··· Given data ···
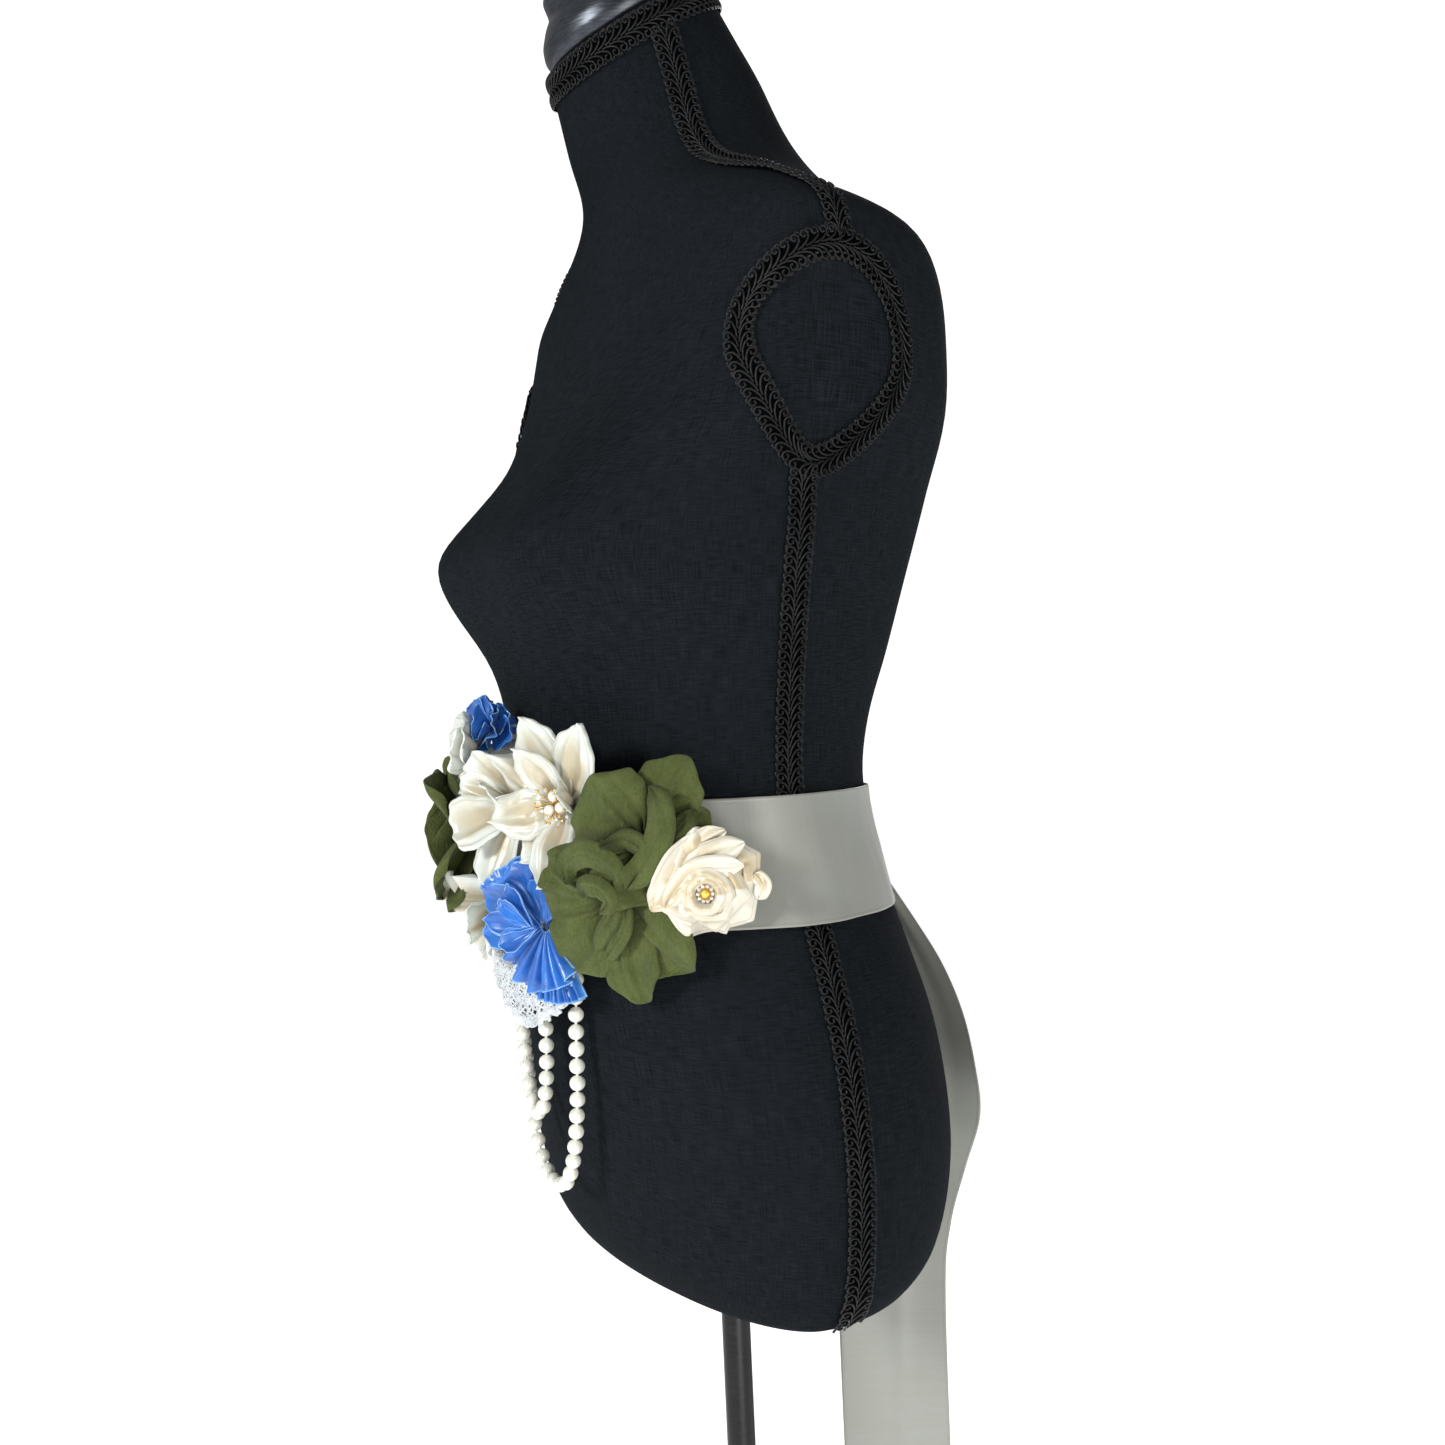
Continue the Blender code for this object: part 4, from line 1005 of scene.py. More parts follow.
def makeFelt():
    rows = []
    for i in range(felt["around"] + 1):
        azimuth = felt["first"] + felt["span"] * i / felt["around"]
        low = shareAt([(row[0], row[1]) for row in backingEdge], azimuth) + felt["inset"]
        high = shareAt([(row[0], row[2]) for row in backingEdge], azimuth)
        high = max(high - 0.010 * cos(radians(azimuth) * 1.6), low + 0.004)
        rows.append([skin(radians(azimuth), low + (high - low) * k / felt["down"], felt["lift"])
                     for k in range(felt["down"] + 1)])
    cloth = Cloth()
    cloth.grid(rows, size=(0.10, 0.20))
    made = addObject("feltBacking", cloth.mesh("feltBacking"), "ivory_felt")
    faceTo(made, lambda middle: Vector((middle.x, middle.y + 0.02, 0)))
    thicken(made, felt["thick"], levels=0)
    settle(made, "felt_backing")


def makeLace():
    # Crochet lace: a net of diamonds and eyelets, closing to scallops at its lower edge.
    columns, count = lace["columns"], lace["rows"]
    verts = []
    edges = []
    index = {}
    for i in range(count + 1):
        for j in range(columns + 1):
            azimuth = lace["first"] + lace["span"] * j / columns
            _, top, bottom = edgeAt(lace["edge"], azimuth)
            share = i / count
            scallop = lace["scallop"] * abs(sin(pi * j / 5.5)) * share ** 4
            low = bottom + 0.0028 - scallop
            lift = shareAt(lace["lift"], share)
            wave = 0.0012 * sin(j * 0.9) * share + 0.0006 * sin(j * 2.3 + i)
            jog = 0.18 * sin(i * 1.7 + j * 2.9)
            index[i, j] = len(verts)
            lift += wave + (0.0003 if (i + j) % 2 else 0)
            verts.append(skin(radians(azimuth + jog), top + (low - top) * share, lift))
    for i in range(count):
        for j in range(columns + 1):
            row = i % 5
            if row in (0, 4) or i == count - 1:
                if j < columns:
                    edges.append((index[i, j], index[i, j + 1]))
                    edges.append((index[i, j], index[i + 1, j + 1]))
                edges.append((index[i, j], index[i + 1, j]))
            elif (i + j) % 2 == 0:
                if j < columns:
                    edges.append((index[i, j], index[i + 1, j + 1]))
                if j:
                    edges.append((index[i, j], index[i + 1, j - 1]))
            elif j % 3 == 0:
                edges.append((index[i, j], index[i + 1, j]))
    for j in range(columns):
        edges.append((index[count, j], index[count, j + 1]))
    for i in range(count):
        edges.append((index[i, 0], index[i + 1, 0]))
        edges.append((index[i, columns], index[i + 1, columns]))
    settle(byTree("laceTrim", threadTree, verts, sorted(set(edges)), "white_lace",
                  {"Thread radius": lace["thread"]}, {}), "lace_trim")


pearls = {
    "pitch": 0.0089, "radius": 0.00402, "thread": 0.0007, "threadStep": 0.003, "samples": 400,
    "pearls_outer": [
        (44, -107.5, 977.5), (42.8, -108.8, 940), (39, -108, 905), (31, -107.5, 875), (19.5, -107, 857),
        (5, -107, 852), (-9, -107, 857), (-20, -107.5, 875), (-26, -108, 905), (-28.5, -109.5, 940),
        (-29.6, -110.1, 978.5),
    ],
    "pearls_inner": [
        (15.2, -111.3, 975.4), (14.8, -113.2, 945), (12, -112.8, 915), (5.5, -112.5, 895),
        (-2.5, -112.5, 888.6), (-10.5, -112.5, 895), (-16.5, -112.8, 915), (-18.5, -113.2, 945),
        (-16.8, -111.3, 976.5),
    ],
}


def makePearls(name, node):
    # A strand of round beads on its thread, as one piece.
    fine = spline(metres(pearls[node], 0, 1, 2), pearls["samples"])
    length = sum((b - a).length for a, b in zip(fine, fine[1:]))
    beads = round(length / pearls["pitch"])
    bm = bmesh.new()
    for place, ahead in along(fine, length / beads / 2)[1::2]:
        turn = ahead.to_track_quat("Z", "Y").to_matrix().to_4x4()
        bmesh.ops.create_icosphere(bm, subdivisions=3, radius=pearls["radius"],
                                   matrix=Matrix.Translation(place) @ turn)
    rings = []
    for place, ahead in along(fine, pearls["threadStep"]):
        across = ahead.cross(Vector((0, 1, 0))).normalized()
        over = across.cross(ahead)
        rings.append([bm.verts.new(place + spoke(across, over, k * pi / 3) * pearls["thread"])
                      for k in range(6)])
    for low, high in zip(rings, rings[1:]):
        for k in range(6):
            bm.faces.new((low[k], low[(k + 1) % 6], high[(k + 1) % 6], high[k]))
    bm.faces.new(rings[0][::-1])
    bm.faces.new(rings[-1])
    mesh = bpy.data.meshes.new(name)
    bmesh.ops.recalc_face_normals(bm, faces=bm.faces)
    bm.to_mesh(mesh)
    bm.free()
    made = settle(addObject(name, mesh, "pearl"), node)
    print(name, "length", round(length, 3), "beads", beads)


makeFelt()
makeLace()
makePearls("pearlsOuter", "pearls_outer")
makePearls("pearlsInner", "pearls_inner")
print("felt, lace and pearls: done")


# The flowers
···
Copy all of the material word for word.

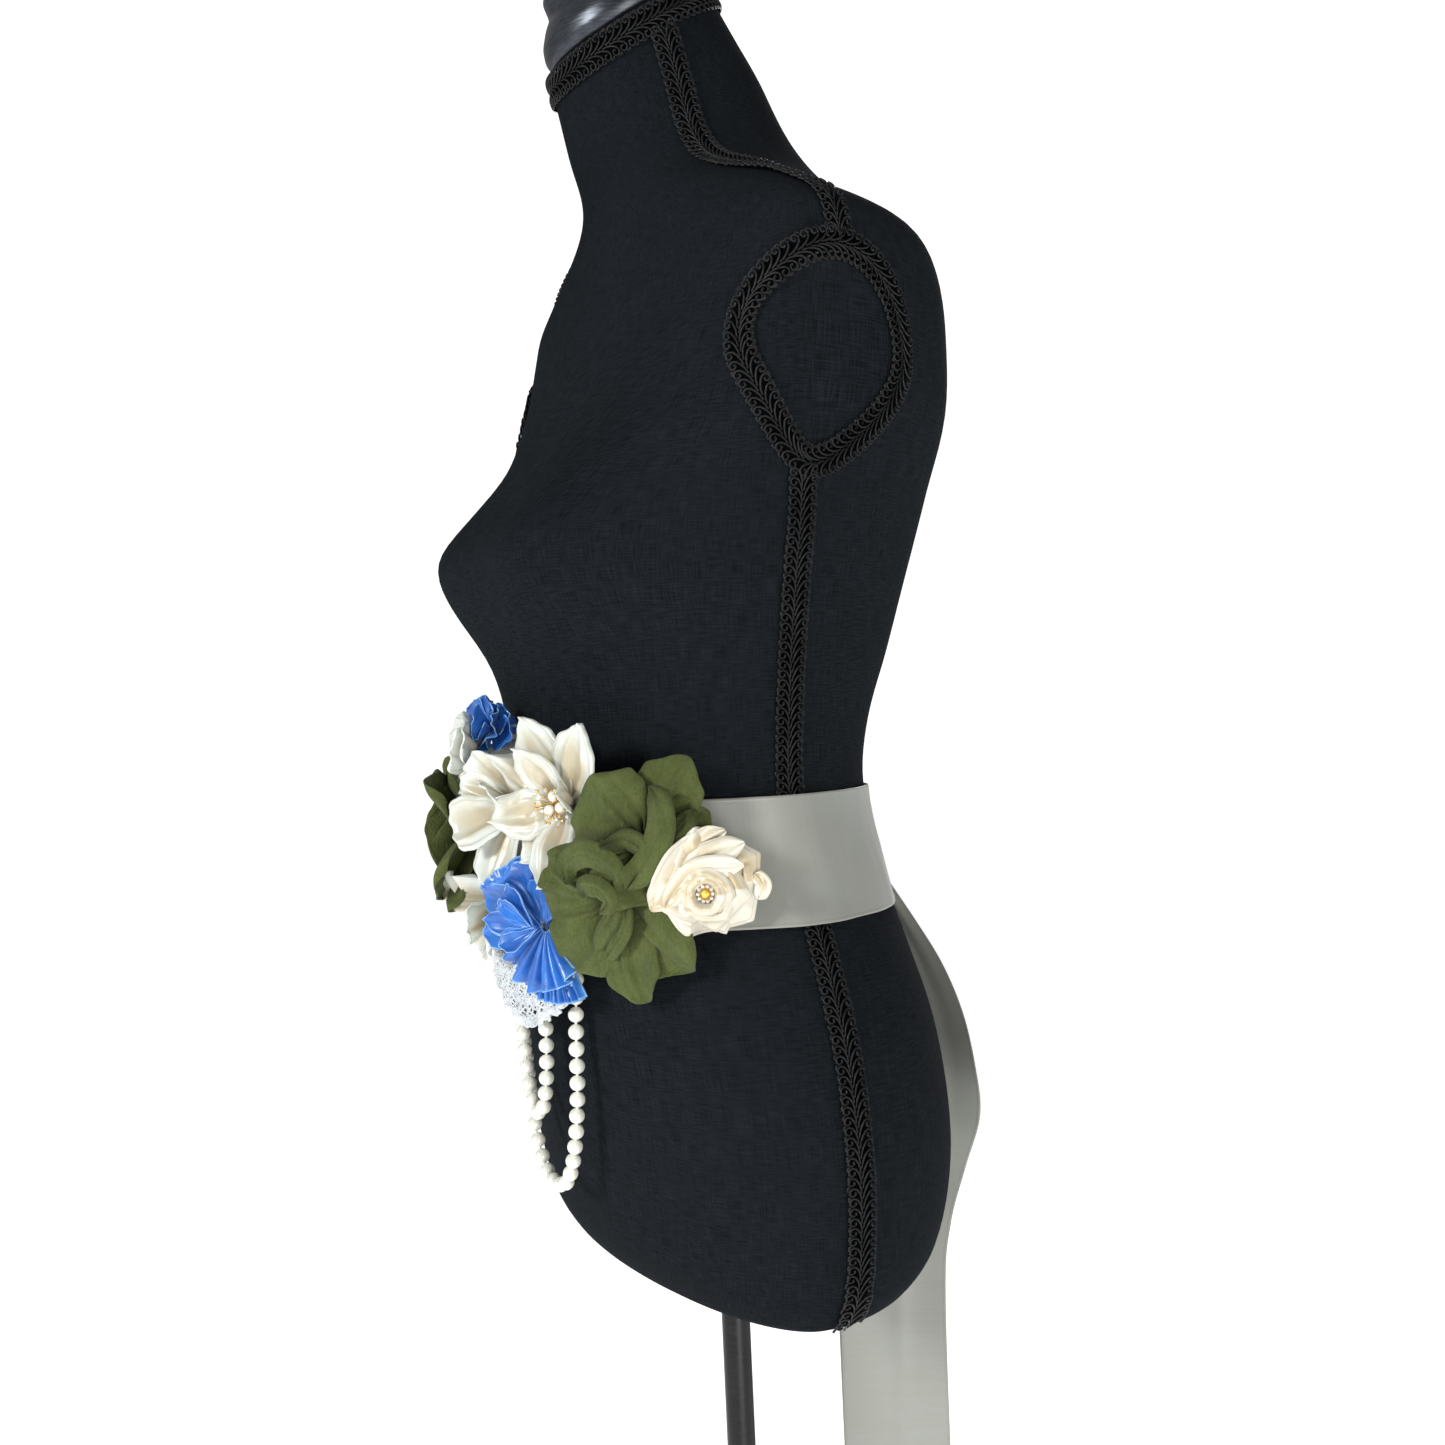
Continue the Blender code for this object: part 4, from line 1005 of scene.py. More parts follow.
def makeFelt():
    rows = []
    for i in range(felt["around"] + 1):
        azimuth = felt["first"] + felt["span"] * i / felt["around"]
        low = shareAt([(row[0], row[1]) for row in backingEdge], azimuth) + felt["inset"]
        high = shareAt([(row[0], row[2]) for row in backingEdge], azimuth)
        high = max(high - 0.010 * cos(radians(azimuth) * 1.6), low + 0.004)
        rows.append([skin(radians(azimuth), low + (high - low) * k / felt["down"], felt["lift"])
                     for k in range(felt["down"] + 1)])
    cloth = Cloth()
    cloth.grid(rows, size=(0.10, 0.20))
    made = addObject("feltBacking", cloth.mesh("feltBacking"), "ivory_felt")
    faceTo(made, lambda middle: Vector((middle.x, middle.y + 0.02, 0)))
    thicken(made, felt["thick"], levels=0)
    settle(made, "felt_backing")


def makeLace():
    # Crochet lace: a net of diamonds and eyelets, closing to scallops at its lower edge.
    columns, count = lace["columns"], lace["rows"]
    verts = []
    edges = []
    index = {}
    for i in range(count + 1):
        for j in range(columns + 1):
            azimuth = lace["first"] + lace["span"] * j / columns
            _, top, bottom = edgeAt(lace["edge"], azimuth)
            share = i / count
            scallop = lace["scallop"] * abs(sin(pi * j / 5.5)) * share ** 4
            low = bottom + 0.0028 - scallop
            lift = shareAt(lace["lift"], share)
            wave = 0.0012 * sin(j * 0.9) * share + 0.0006 * sin(j * 2.3 + i)
            jog = 0.18 * sin(i * 1.7 + j * 2.9)
            index[i, j] = len(verts)
            lift += wave + (0.0003 if (i + j) % 2 else 0)
            verts.append(skin(radians(azimuth + jog), top + (low - top) * share, lift))
    for i in range(count):
        for j in range(columns + 1):
            row = i % 5
            if row in (0, 4) or i == count - 1:
                if j < columns:
                    edges.append((index[i, j], index[i, j + 1]))
                    edges.append((index[i, j], index[i + 1, j + 1]))
                edges.append((index[i, j], index[i + 1, j]))
            elif (i + j) % 2 == 0:
                if j < columns:
                    edges.append((index[i, j], index[i + 1, j + 1]))
                if j:
                    edges.append((index[i, j], index[i + 1, j - 1]))
            elif j % 3 == 0:
                edges.append((index[i, j], index[i + 1, j]))
    for j in range(columns):
        edges.append((index[count, j], index[count, j + 1]))
    for i in range(count):
        edges.append((index[i, 0], index[i + 1, 0]))
        edges.append((index[i, columns], index[i + 1, columns]))
    settle(byTree("laceTrim", threadTree, verts, sorted(set(edges)), "white_lace",
                  {"Thread radius": lace["thread"]}, {}), "lace_trim")


pearls = {
    "pitch": 0.0089, "radius": 0.00402, "thread": 0.0007, "threadStep": 0.003, "samples": 400,
    "pearls_outer": [
        (44, -107.5, 977.5), (42.8, -108.8, 940), (39, -108, 905), (31, -107.5, 875), (19.5, -107, 857),
        (5, -107, 852), (-9, -107, 857), (-20, -107.5, 875), (-26, -108, 905), (-28.5, -109.5, 940),
        (-29.6, -110.1, 978.5),
    ],
    "pearls_inner": [
        (15.2, -111.3, 975.4), (14.8, -113.2, 945), (12, -112.8, 915), (5.5, -112.5, 895),
        (-2.5, -112.5, 888.6), (-10.5, -112.5, 895), (-16.5, -112.8, 915), (-18.5, -113.2, 945),
        (-16.8, -111.3, 976.5),
    ],
}


def makePearls(name, node):
    # A strand of round beads on its thread, as one piece.
    fine = spline(metres(pearls[node], 0, 1, 2), pearls["samples"])
    length = sum((b - a).length for a, b in zip(fine, fine[1:]))
    beads = round(length / pearls["pitch"])
    bm = bmesh.new()
    for place, ahead in along(fine, length / beads / 2)[1::2]:
        turn = ahead.to_track_quat("Z", "Y").to_matrix().to_4x4()
        bmesh.ops.create_icosphere(bm, subdivisions=3, radius=pearls["radius"],
                                   matrix=Matrix.Translation(place) @ turn)
    rings = []
    for place, ahead in along(fine, pearls["threadStep"]):
        across = ahead.cross(Vector((0, 1, 0))).normalized()
        over = across.cross(ahead)
        rings.append([bm.verts.new(place + spoke(across, over, k * pi / 3) * pearls["thread"])
                      for k in range(6)])
    for low, high in zip(rings, rings[1:]):
        for k in range(6):
            bm.faces.new((low[k], low[(k + 1) % 6], high[(k + 1) % 6], high[k]))
    bm.faces.new(rings[0][::-1])
    bm.faces.new(rings[-1])
    mesh = bpy.data.meshes.new(name)
    bmesh.ops.recalc_face_normals(bm, faces=bm.faces)
    bm.to_mesh(mesh)
    bm.free()
    made = settle(addObject(name, mesh, "pearl"), node)
    print(name, "length", round(length, 3), "beads", beads)


makeFelt()
makeLace()
makePearls("pearlsOuter", "pearls_outer")
makePearls("pearlsInner", "pearls_inner")
print("felt, lace and pearls: done")


# The flowers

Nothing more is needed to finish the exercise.